## Begin RECORDS FOR THIS TASK

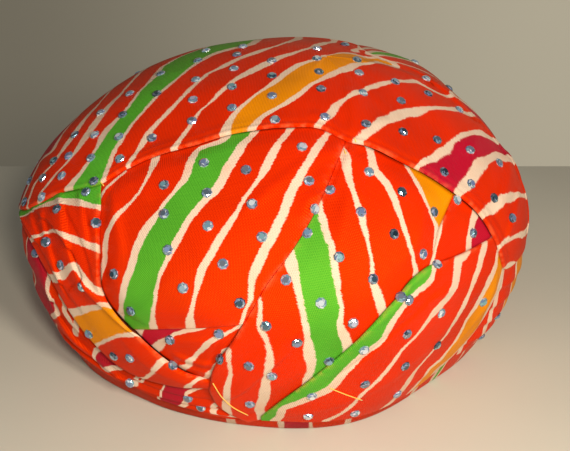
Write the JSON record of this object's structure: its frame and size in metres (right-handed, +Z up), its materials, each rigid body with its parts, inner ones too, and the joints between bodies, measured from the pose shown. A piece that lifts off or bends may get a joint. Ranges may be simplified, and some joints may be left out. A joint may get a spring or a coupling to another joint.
{
  "type": "tied turban pagri",
  "caption": "Ready-tied cloth turban with an oval head hollow below, folded front panels, a crown drape and pleated side bands.",
  "frame": {"origin": "middle of the bounding box on the floor that the turban rests on", "axes": "+Z up, the front faces -Y, the side at the right of the front view is +X"},
  "size_m": [0.2897, 0.2741, 0.1685],
  "materials": {
    "inner_cloth": "matte wound cotton cloth",
    "leheria_cloth": "striped tie-dyed cotton with a faint sheen",
    "seam_thread": "yellow sewing thread",
    "cut_glass": "foil-backed cut glass stones"
  },
  "bodies": {
    "root": {"inner_wraps": "inner_cloth", "crown_drape": "leheria_cloth", "left_front_panel": "leheria_cloth", "right_front_panel": "leheria_cloth", "right_side_fold": "leheria_cloth", "under_fold": "leheria_cloth", "left_band": "leheria_cloth", "right_band": "leheria_cloth", "back_drape": "leheria_cloth", "back_band": "leheria_cloth", "left_rim_wrap": "leheria_cloth", "lower_rim_wrap": "leheria_cloth"}
  },
  "joints": []
}
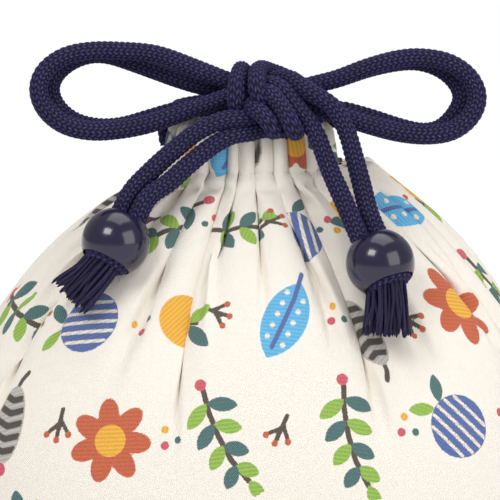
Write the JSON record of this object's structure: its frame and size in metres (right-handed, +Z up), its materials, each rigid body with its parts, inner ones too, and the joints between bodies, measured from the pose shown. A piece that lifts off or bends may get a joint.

## End RECORDS FOR THIS TASK

AIM
Without leaving anything out, give the entries again exactly.

SOLVED EXERCISE
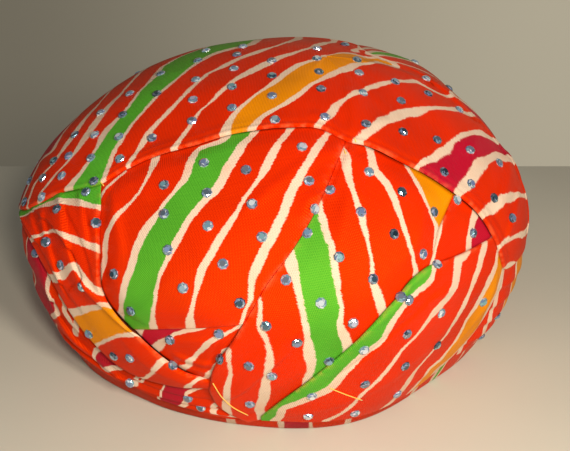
Write the JSON record of this object's structure: its frame and size in metres (right-handed, +Z up), its materials, each rigid body with its parts, inner ones too, and the joints between bodies, measured from the pose shown. A piece that lifts off or bends may get a joint. Ranges may be simplified, and some joints may be left out. A joint may get a spring or a coupling to another joint.
{
  "type": "tied turban pagri",
  "caption": "Ready-tied cloth turban with an oval head hollow below, folded front panels, a crown drape and pleated side bands.",
  "frame": {"origin": "middle of the bounding box on the floor that the turban rests on", "axes": "+Z up, the front faces -Y, the side at the right of the front view is +X"},
  "size_m": [0.2897, 0.2741, 0.1685],
  "materials": {
    "inner_cloth": "matte wound cotton cloth",
    "leheria_cloth": "striped tie-dyed cotton with a faint sheen",
    "seam_thread": "yellow sewing thread",
    "cut_glass": "foil-backed cut glass stones"
  },
  "bodies": {
    "root": {"inner_wraps": "inner_cloth", "crown_drape": "leheria_cloth", "left_front_panel": "leheria_cloth", "right_front_panel": "leheria_cloth", "right_side_fold": "leheria_cloth", "under_fold": "leheria_cloth", "left_band": "leheria_cloth", "right_band": "leheria_cloth", "back_drape": "leheria_cloth", "back_band": "leheria_cloth", "left_rim_wrap": "leheria_cloth", "lower_rim_wrap": "leheria_cloth"}
  },
  "joints": []
}
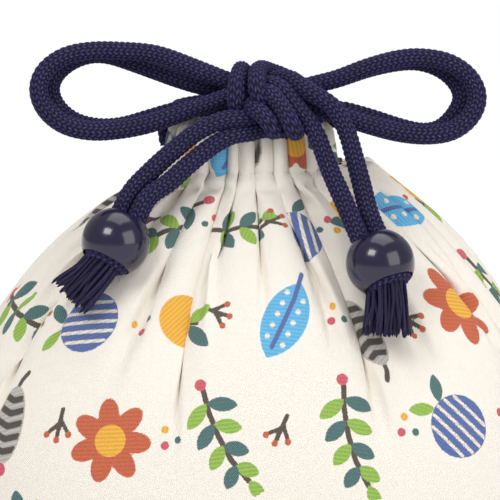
Write the JSON record of this object's structure: its frame and size in metres (right-handed, +Z up), its materials, each rigid body with its parts, inner ones too, and the joints between bodies, measured from the pose shown. A piece that lifts off or bends may get a joint.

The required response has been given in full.